Después de las más discretas pero no menos interesantes La luna de 1979 y La historia de un hombre ridículo de 1981, vendría su otra gran superproducción El último emperador, de 1987, hablada de igual modo en inglés y que rodó en “La Ciudad Prohibida” de Pekín, con un muy buen guión adaptado por él mismo y Mark Peploe que ganó el Oscar en su categoría; acreedor a ocho premios más, entre ellos los de Mejor Película y Mejor Director, fue el filme triunfador de 1988, pues obtuvo doce candidaturas en total y galardones en otros importantes certámenes y festivales. Estupendo biográfico protagonizado John Lone, Joan Chen y Peter O’Toole, fue sin duda el más ambicioso de sus proyectos, conforme involucró a cinco distintos países y consolidó la extraordinaria carrera de un director que indudablemente dejó su impronta.

De vuelta a una atmósfera más personal e intimista fue su siguiente El cielo protector, de 1990, adaptación de una novela homónima de Paul Bowles —quien aparece como narrador— de tono existencialista que se localiza en el corazón del Sahara como prefiguración de la nada, protagonizada por Debra Winger y John Malkovich en un estupendo y conmovedor mano a mano. De 1993 es Pequeño Buda, con Keanu Reeves a la cabeza del reparto, y con el que si intentó volver al misticismo manifiesto en su anterior El último emperador, lo cierto es que no lo logró con la misma buena fortuna, a raíz de un guión mucho menos sólido escrito con el mismo Mark Peploe. Otro tanto habría que decir de Belleza robada, de 1996, que aunque con un muy buen reparto encabezado por Jeremy Irons y Joseph Fiennes, lo mejor aquí termina siendo la presencia de una jovencita y alocada Liv Tyler que se roba la pantalla, protagonizando una “enigmática” historia de amor que tampoco acabó de cuajar.

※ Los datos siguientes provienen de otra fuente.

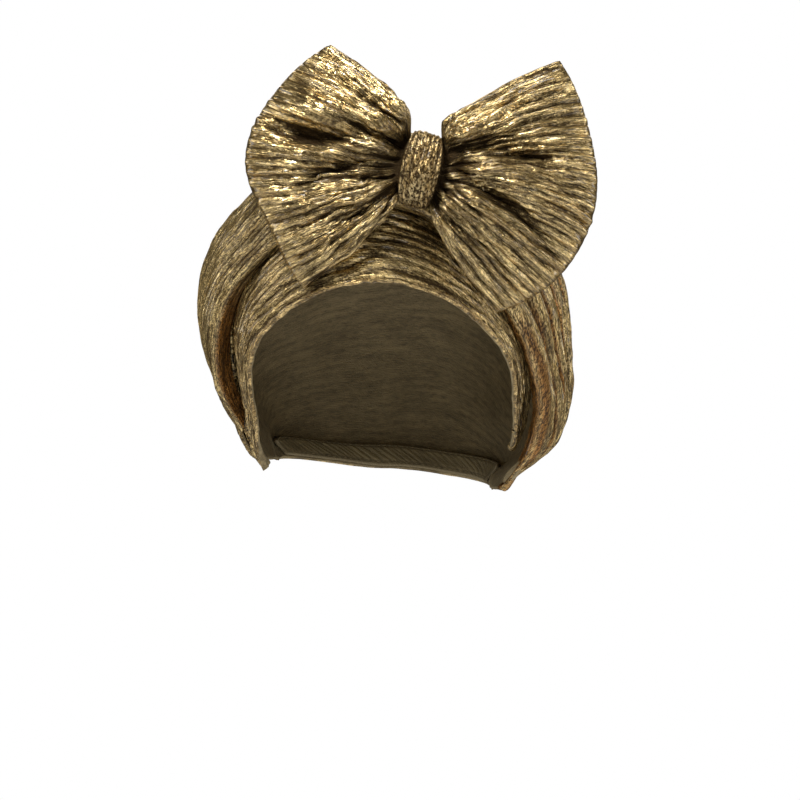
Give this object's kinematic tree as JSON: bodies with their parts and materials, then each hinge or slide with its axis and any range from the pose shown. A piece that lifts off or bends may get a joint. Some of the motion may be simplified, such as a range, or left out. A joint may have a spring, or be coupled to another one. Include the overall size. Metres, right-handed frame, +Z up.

Después de la también más local La pasión, de 1998, que para quienes nos interesa la música tiene el atractivo de girar en torno a un arte que aquí es vehículo de seducción, vino su también personal Soñadores, de 2003, especie de testamento (todavía haría, en el 2012, una Tú y yo que pasó sin pena ni gloria) con el que se distanció del séptimo arte, considerando que de seguir, ya hubiera empezado a repetirse. De vuelta a su preocupaciones políticas, con un interesante guión de Gilbert Adair a partir de una obra de su propia autoría, The Dreamers se ubica durante el convulso Mayo francés de 1968 que detonaría tantos otros movimientos estudiantiles en el mundo, aquí de igual modo con una Eva Green que incendia la pantalla con su sensualidad y su belleza, pero donde tampoco el entonces ya maduro y consagrado gran director italiano consiguió lo que pretendía, recordando lo hecho ya cuatro décadas atrás con su reveladora e inaugural Antes de la revolución.

Con los altibajos propios de todo creador, lo cierto es que Bernardo Bertolucci nos deja una filmografía sumamente valiosa en sus picos medianos y más altos, con ya clásicos que sumaron a la tradición del mejor cine europeo —y particularmente italiano— y se distinguen de igual modo por una personalidad y un estilo inconfundibles. ¡En paz descanse!